What is XO Sauce?

Ever since we discovered XO Sauce and created our own XO Sauce recipe, we’ve been enamored with the stuff. It’s a mixture of fried garlic, shallots, dried scallops, dried shrimp, Chinese ham, and chili peppers. In short, it’s an incredible umami bomb. I think perhaps we’ve been a little too content to just have a jar of it in the fridge to enjoy it as we like, putting it on everything from eggs and wok-fuls of veggies to rice and noodles! It can be easy to forget that it can be used as a cooking ingredient.  We have a Water Spinach (Ong Choy) with XO Sauce recipe, and an XO Sauce Fried Rice (using regular jasmine rice), but we thought it was high time that we offer some more ways to use XO Sauce. 

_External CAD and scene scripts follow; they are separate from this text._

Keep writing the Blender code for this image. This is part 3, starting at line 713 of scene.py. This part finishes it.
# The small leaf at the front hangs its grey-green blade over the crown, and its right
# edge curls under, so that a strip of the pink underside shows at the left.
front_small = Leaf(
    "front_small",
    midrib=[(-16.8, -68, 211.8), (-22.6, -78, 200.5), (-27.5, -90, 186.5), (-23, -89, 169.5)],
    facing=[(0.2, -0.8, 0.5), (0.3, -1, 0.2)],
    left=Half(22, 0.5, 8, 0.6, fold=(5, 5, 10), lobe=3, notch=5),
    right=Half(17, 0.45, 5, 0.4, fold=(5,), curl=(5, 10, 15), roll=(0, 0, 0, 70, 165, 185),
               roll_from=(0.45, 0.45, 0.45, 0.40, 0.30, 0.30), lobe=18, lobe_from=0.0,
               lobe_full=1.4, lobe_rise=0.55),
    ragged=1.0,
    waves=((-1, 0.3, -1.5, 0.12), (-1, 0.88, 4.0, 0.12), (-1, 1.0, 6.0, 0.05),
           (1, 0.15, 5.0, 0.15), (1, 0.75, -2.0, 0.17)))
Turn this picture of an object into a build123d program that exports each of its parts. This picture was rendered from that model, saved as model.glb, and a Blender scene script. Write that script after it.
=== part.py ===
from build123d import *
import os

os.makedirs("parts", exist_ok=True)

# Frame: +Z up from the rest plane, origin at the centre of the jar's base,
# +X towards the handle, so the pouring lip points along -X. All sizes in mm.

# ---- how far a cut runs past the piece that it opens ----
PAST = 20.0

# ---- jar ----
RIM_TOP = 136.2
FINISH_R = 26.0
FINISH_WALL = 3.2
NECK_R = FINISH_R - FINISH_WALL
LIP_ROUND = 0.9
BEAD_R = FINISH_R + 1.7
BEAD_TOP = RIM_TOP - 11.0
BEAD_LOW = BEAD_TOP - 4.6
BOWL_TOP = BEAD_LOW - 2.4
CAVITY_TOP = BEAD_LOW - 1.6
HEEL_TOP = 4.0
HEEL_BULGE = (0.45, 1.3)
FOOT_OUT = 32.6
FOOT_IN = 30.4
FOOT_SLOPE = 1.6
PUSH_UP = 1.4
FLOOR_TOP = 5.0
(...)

XO Sauce & Fried Rice: A Perfect Match

One of the best ways to enjoy XO Sauce is with fried rice. The other day, when my mom was recording her video on How to Cook Sticky Rice, we had one too many batches left at the end of the day.  I had been tinkering with the idea of an XO Sauce Fried Sticky Rice, so I grabbed a jar out of the refrigerator, and we turned my mom’s batch of sticky rice into something truly delicious.  (It occurs to me now that you could make this even more insane by adding a little bit of white truffle oil. We haven’t tested that just yet, so you’ll have to see for yourself whether my hunch is a good one.)  The idea of making fried rice using sticky rice isn’t all that common, but it IS delicious. We have one other fried sticky rice recipe on the blog: my dad’s Lobster Sticky Fried Rice.  This recipe gives you a similar umami seafood hit, but with a jarred condiment—no live lobsters needed! While Lobster Sticky Fried Rice might be a Chinese New Year or other special occasion recipe, this recipe is simple enough to make anytime. 

But I’ve never cooked sticky rice before! 

Lucky for you, we’ve just updated our post on how to make sticky rice in a steamer and a basic rice cooker. See that recipe over here. The main thing to keep in mind is that you want to keep your rice covered before cooking, or it could dry out.  You want this sticky rice to have some chew to it, but not be too hard and give yourself a tired jaw eating it. We give instructions on how to cook it right here in this recipe, so just follow them, and your rice will turn out great! 

Can I Add Proteins to This? 

The simple answer is yes. There is no protein in this recipe outside of the small amount in the XO sauce, so feel free to follow our instructions for velveting any protein you like—beef, chicken, pork, or shrimp—then pre-cook it before adding it along with the frozen peas in the recipe.  If you want to use cooked proteins, you can simply add them in and let them warm through. But this version here is great for flexitarians or anyone looking to eat mostly plant-based more often. (Obviously, there is seafood and ham in the XO sauce, but no additional meat in the recipe.) 

XO Sauce Fried Sticky Rice Recipe Instructions

First, make the sticky rice. Add the raw sticky rice to a mixing bowl or other deep container. Fill it with water so that the water level is at least 3 inches above the rice (as the rice will expand when soaking). Soak for 6 to 24 hours. Soak it longer if you want your sticky rice to have a softer texture. Drain in a colander. There are two methods for making the sticky rice: in a steamer or in a rice cooker. 

To make the sticky rice in a steamer: 

Evenly arrange the soaked sticky rice on a heat-proof, rimmed dish set on a rack or in a bamboo steamer lined with natural steamer liners or cheesecloth. Place in a covered wok or pot to steam. (See our post on how to steam food for more details.) Cover and steam for 30-45 minutes. When making a larger batch of rice, steam in two batches or steam longer. You can check the rice and increase the steaming time if need be.

To make the sticky rice in a rice cooker: 

Drain the soaked rice and add it to your rice cooker pot. Add water so it barely covers the rice. (Basically, the water level should be about the same as the height of the rice in the pot.) Cover, and press the “cook” or “start” button. If you find the rice is a bit undercooked after the rice cooker finishes, sprinkle in a bit more water, and turn it back on. Overly wet rice is harder to salvage, which is why we prefer the steamer method, which is much more foolproof! Once cooked, keep the sticky rice covered until you’re ready to use it in the recipe. This will prevent it from drying out. 

To make the fried sticky rice:

Add oil to a large non-stick pan over medium-high heat. Cook the onion and garlic for 3 minutes, or until the onions are translucent and starting to lightly brown around the edges. Add mushrooms, and cook them for another 3 minutes, until softened.  Now add the sticky rice, along with the light soy sauce, dark soy sauce, Shaoxing wine, sesame oil, and white pepper, putting the seasoning ingredients directly onto the rice. (The liquid seasonings will help the rice break up.) Break up the rice clumps and stir to coat the rice in the sauce. Add the frozen peas, and mix everything well so the peas are evenly distributed throughout the rice. Finally, add the XO sauce and scallions. Stir-fry thoroughly. Salt to taste, and serve.